Since when is it brainwashing for parents to pass their own values on to their children? It is what has been done by every people, in every era, throughout history. It is natural. Every parent is familiar with the oft-repeated questions, “Mommy, do we do this?” and “Daddy, what do we do?” Children want to know what their parents believe as much as parents want to pass their beliefs on, whatever those beliefs may be. Only in modern times, with modern schools, has this prerogative of parenting been preempted. If parents are not to “brainwash their children into little versions of them” then on whom shall children model themselves? The Hitler Youth are one shining example that comes to mind of public schools taking over the parental job of teaching values to children. That is an example (admittedly extreme) of what can happen when loving parents abdicate their responsibilities to the state and let their values be shunted aside.

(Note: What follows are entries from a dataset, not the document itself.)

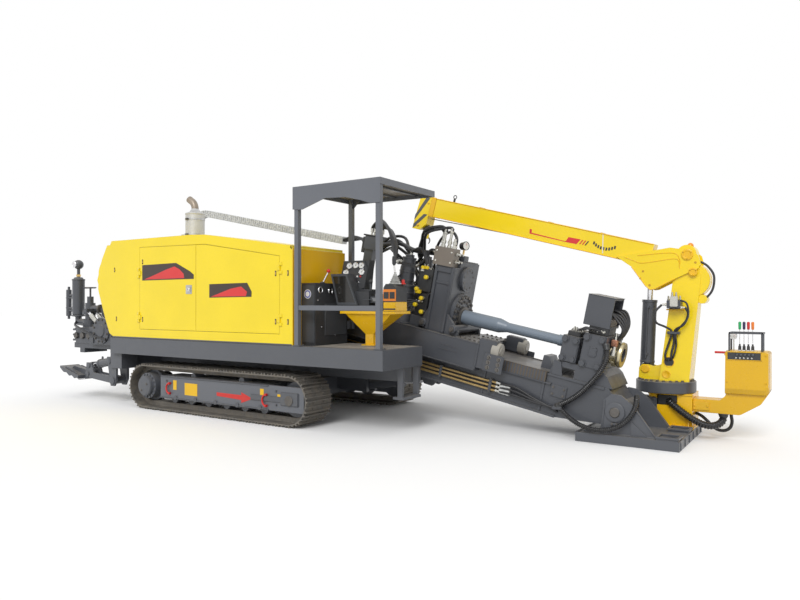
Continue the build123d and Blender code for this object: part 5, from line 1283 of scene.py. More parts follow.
class DRILL_OT_gearbox(bpy.types.Operator):
    """Flange bolts, ribs, fittings, gauge and valves of the rotary gearbox and its motors"""

    bl_idname = "drill.gearbox"
    bl_label = "Gearbox and motors"

    def execute(self, context):
        dress_gearbox()
        return {"FINISHED"}


def dress_mast():
    """Dress the mast, its pipes and the drag hose."""
    lips = Form("mast", mast)
    for w in (0.3, -0.3):
        side = 1 if w > 0 else -1
        lips.box((-3.48, 3.2), (-0.79, -0.765), (w - side * 0.01, w + side * 0.02), 0.003)
        lips.box((-3.48, 3.66), (-0.36, -0.33), (w - side * 0.01, w + side * 0.014), 0.003)
        for u in (-3.3, -2.6, -1.9, -1.2, -0.5, 0.2, 0.9, 1.6, 2.3, 3):
            lips.box((u, u + 0.03), (-0.765, -0.45), (w, w + side * 0.012), 0.003)
        lips.box((2.26, 3.1), (-0.452, -0.435), (w, w + side * 0.03), 0.002)
    for k in range(23):
        u = 2.2355 + k * 0.0355
        for w in (0.3, -0.3):
            side = 1 if w > 0 else -1
            lips.box((u - 0.0005, u + 0.0181), (-0.436, -0.3235), (w, w + side * 0.0315), 0.001, "rack")
    lips.box((2.2, 3.05), (-0.3255, -0.3215), (0.296, 0.333), 0.001, "rack")
    lips.box((2.2, 3.05), (-0.3255, -0.3215), (-0.333, -0.296), 0.001, "rack")
    lips.make("mast_lips", "mast")
    pipes = []
    for k in range(3):
        v = -0.6 - k * 0.045
        pipes.append(([mast(-0.6, v, 0.33), mast(0.4, v, 0.33), mast(1.6, v, 0.33),
            mast(2.25 + 0.05 * k, v, 0.33), mast(2.5, v + 0.008, 0.335)], 0.014))
    make_hoses("mast_pipes", "mast", pipes, "pipe_gold", step=0.06)
    clamps = Form("mast", mast)
    for u in (-0.4, 0.3, 1, 1.75, 2.4):
        clamps.box((u, u + 0.035), (-0.72, -0.57), (0.298, 0.352), 0.004)
        bolt("mast", mast(u + 0.017, -0.585, 0.352), NEAR, 0.5)
        bolt("mast", mast(u + 0.017, -0.705, 0.352), NEAR, 0.5)
    for k in range(3):
        v = -0.592 - k * 0.045
        clamps.lathe(mast(2.49, v, 0.335), ALONG, stud(0.019, 0.02, 0.016, 0.022, 0.05), 8, "nickel")
    clamps.box((2.53, 2.66), (-0.7, -0.6), (0.3, 0.345), 0.004, "zinc")
    clamps.make("pipe_clamps", "mast")
    hoses = []
    for k in range(3):
        v = -0.592 - k * 0.045
        hoses.append(([mast(2.53, v, 0.335), mast(2.72, v + 0.01, 0.345), mast(2.95, -0.64 - 0.02 * k, 0.35),
            mast(3.12 + 0.02 * k, -0.68, 0.34), mast(3.22, -0.72, 0.31)], 0.014))
    make_hoses("mast_side_hoses", "mast", hoses)
    nose = Form("mast", mast)
    nose.lathe(mast(-3.5, -0.5), -ALONG, [(0, 0.1), (0.02, 0.1), (0.021, 0)])
    for w in (0.3, -0.3):
        side = NEAR if w > 0 else FAR
        nose.box((3.1, 3.28), (-0.57, -0.44), (w, w + (0.012 if w > 0 else -0.012)), 0.004)
        for u in (3.13, 3.25):
            for v in (-0.54, -0.47):
                bolt("mast", mast(u, v, w + (0.012 if w > 0 else -0.012)), side, 0.6)
    nose.make("mast_plates", "mast")
    path = [mast(u, 0.605, -0.5) for u in (-0.62, -1.6, -2.6, -3.5)]
    turn = [mast(-3.54 - 0.245 * sin(a), 0.605 - 0.245 + 0.245 * cos(a), -0.5)
        for a in (pi * k / 14 for k in range(15))]
    lower = [mast(u, 0.115, -0.5) for u in (-3.4, -3.1, -2.87)]
    curve = bpy.data.curves.new("carrier_line", "CURVE")
    curve.dimensions = "3D"
    spline = curve.splines.new("POLY")
    points = path + turn + lower
    spline.points.add(len(points) - 1)
    for item, point in zip(spline.points, points):
        item.co = (*point, 1)
    made = grown(bpy.data.objects.new("carrier_links", curve), TREES["links"], "zinc",
        {"Pitch": 0.045, "Height": 0.101, "Width": 0.112})
    settle("carrier_links", made, "drag_hose")
    loose = []
    for k in range(3):
        w = -0.525 + 0.025 * k
        loose.append(([mast(-0.62, 0.6, w), mast(-0.45, 0.64 + 0.02 * k, w), mast(-0.25, 0.68, w + 0.06),
            mast(-0.14, 0.64, w + 0.12)], 0.02))
    make_hoses("carrier_end_hoses", "carriage", loose)


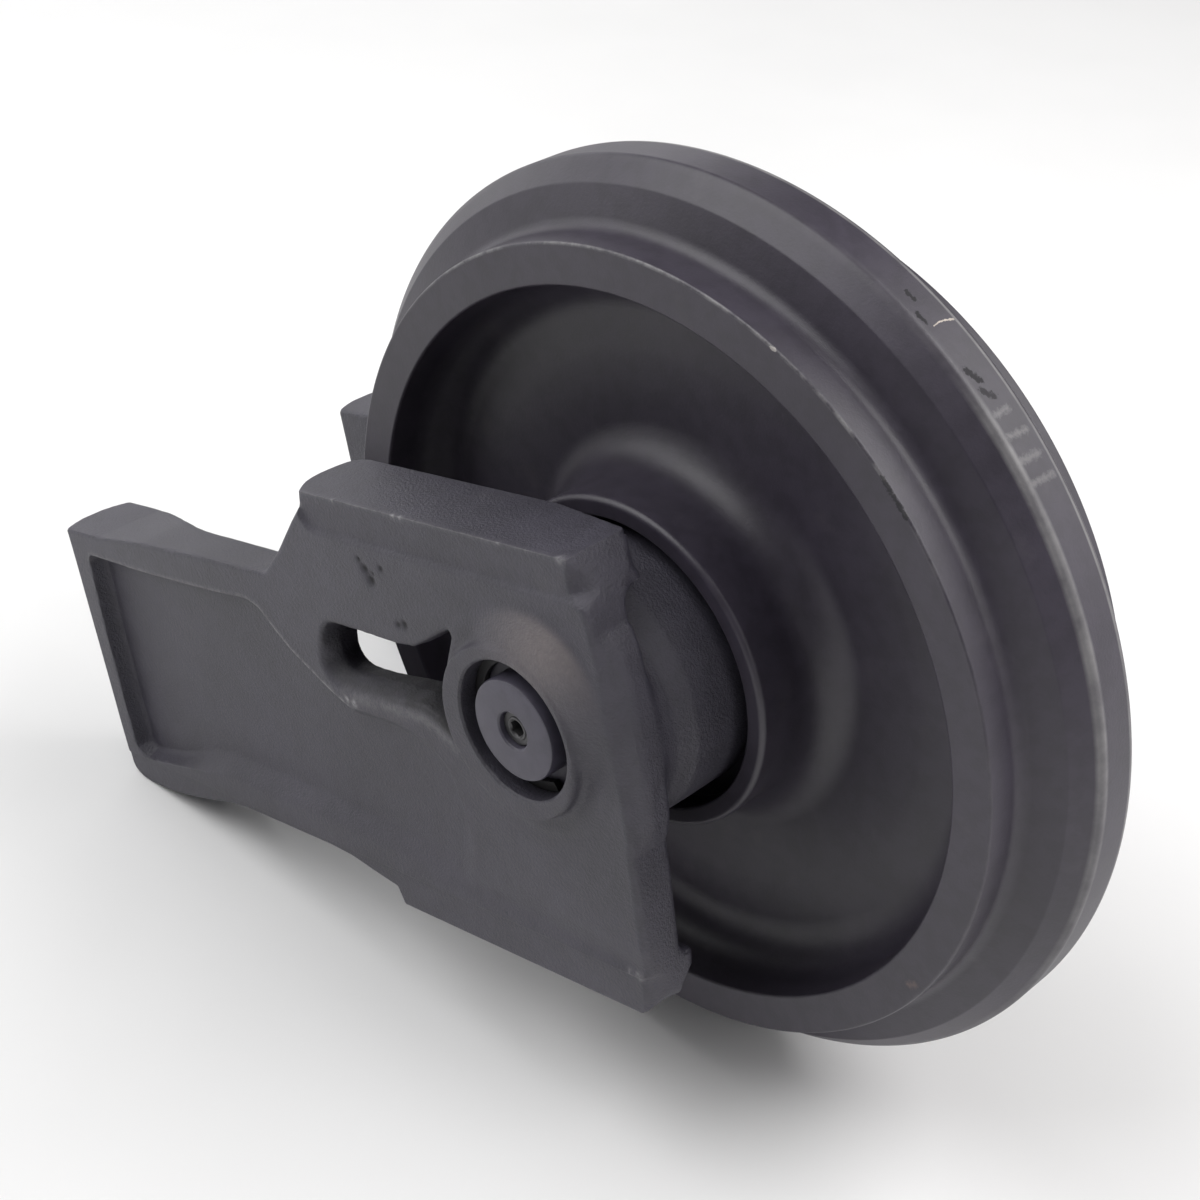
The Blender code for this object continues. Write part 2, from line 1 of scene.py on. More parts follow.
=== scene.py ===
"""Looks of an excavator front idler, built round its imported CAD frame.

Castings are contoured from smooth height and distance fields, so that their
fillets, draft and sand-cast skin are real geometry; turned pieces are swept
profiles. Bracket shapes are worked out in the bracket's level frame, in
millimetres: x forward, w outwards from the wheel's middle plane, z up.
"""

import json
import math

import bpy
import numpy as np
from mathutils import Matrix, Vector


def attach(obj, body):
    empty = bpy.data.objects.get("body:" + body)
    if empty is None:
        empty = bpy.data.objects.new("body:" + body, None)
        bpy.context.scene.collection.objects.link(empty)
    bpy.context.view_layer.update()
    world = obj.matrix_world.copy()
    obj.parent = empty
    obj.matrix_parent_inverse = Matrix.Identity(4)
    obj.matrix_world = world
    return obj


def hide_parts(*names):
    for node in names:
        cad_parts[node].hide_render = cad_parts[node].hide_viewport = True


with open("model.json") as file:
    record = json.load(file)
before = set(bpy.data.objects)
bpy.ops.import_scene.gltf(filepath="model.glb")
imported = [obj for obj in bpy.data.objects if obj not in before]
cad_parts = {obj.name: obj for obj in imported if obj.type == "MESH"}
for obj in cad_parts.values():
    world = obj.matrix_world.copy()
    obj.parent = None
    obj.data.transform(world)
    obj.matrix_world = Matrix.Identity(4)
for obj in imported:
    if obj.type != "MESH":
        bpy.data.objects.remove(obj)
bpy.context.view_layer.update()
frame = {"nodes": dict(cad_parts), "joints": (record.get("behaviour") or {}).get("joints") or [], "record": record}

MM = 0.001
RECORD = frame["record"]
AXLE = Vector(frame["joints"][0]["pos_m"])
PAD_UP = next(m["axis"] for m in RECORD["mounts"] if m["name"] == "left_guide_pad_top")
PITCH = math.atan2(-PAD_UP[0], PAD_UP[2])
# level bracket frame (metres, y = side * w) to the row frame
TO_ROW = Matrix.Translation(AXLE) @ Matrix.Rotation(-PITCH, 4, "Y")


# ---- fields ---------------------------------------------------------------
def ramp(t):
    t = np.clip(t, 0.0, 1.0)
    return t * t * (3.0 - 2.0 * t)


def polygon_distance(x, z, points):
    """Signed distance to a closed polygon, negative inside."""
    best = np.full(x.shape, 1e12)
    inside = np.zeros(x.shape, bool)
    count = len(points)
    for i in range(count):
        ax, az = points[i]
        bx, bz = points[(i + 1) % count]
        ex, ez = bx - ax, bz - az
        px, pz = x - ax, z - az
        t = np.clip((px * ex + pz * ez) / (ex * ex + ez * ez), 0.0, 1.0)
        best = np.minimum(best, (px - ex * t) ** 2 + (pz - ez * t) ** 2)
        if ez != 0.0:
            hit = ((az > z) != (bz > z)) & (px < pz * ex / ez)
            inside ^= hit
    return np.where(inside, -1.0, 1.0) * np.sqrt(best)


def rounded(points, radii, steps=6):
    """The polygon with each corner replaced by an arc of its radius."""
    out = []
    count = len(points)
    for i in range(count):
        p = np.array(points[i], float)
        a = np.array(points[i - 1], float) - p
        b = np.array(points[(i + 1) % count], float) - p
        la, lb = np.linalg.norm(a), np.linalg.norm(b)
        a, b = a / la, b / lb
        half = math.acos(max(-1.0, min(1.0, float(a @ b)))) / 2
        r = radii[i] if isinstance(radii, (list, tuple)) else radii
        if r <= 0.0 or half > 1.53:
            out.append(tuple(p))
            continue
        reach = min(r / math.tan(half), 0.48 * la, 0.48 * lb)
        r = reach * math.tan(half)
        middle = p + (a + b) / np.linalg.norm(a + b) * (r / math.sin(half))
        start, end = p + a * reach - middle, p + b * reach - middle
        t0, t1 = math.atan2(start[1], start[0]), math.atan2(end[1], end[0])
        sweep = (t1 - t0 + math.pi) % math.tau - math.pi
        for k in range(steps + 1):
            t = t0 + sweep * k / steps
            out.append((middle[0] + r * math.cos(t), middle[1] + r * math.sin(t)))
    return out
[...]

Your implication is that teaching children a single point of view without giving them other options is brainwashing. But we have already established that schools teach a single viewpoint on science, history, and social studies, just as you have accused homeschoolers of doing. All teachers pass on a set of beliefs and values to their students. So who is it really doing the brainwashing? Is it the parents, who love their children and have their best interests at heart, or is it the person who sits with the children for eight hours a day and may violate her own belief system in order to teach a children the prescribed curriculum in order to receive a paycheck?
To sum up: there will always be gaps in every child’s education. There are simply not enough hours in the day to teach all about everything, and even if there were, every teacher - homeschool, private, and public - teaches with bias either toward personal or paid beliefs. But living life in the real world and receiving a loving education in family values and mores seems like a much safer bet for actually learning a diversity of perspectives on a variety of subjects than sitting in a desk doing coloring pages and worksheets on the politically correct viewpoint du jour.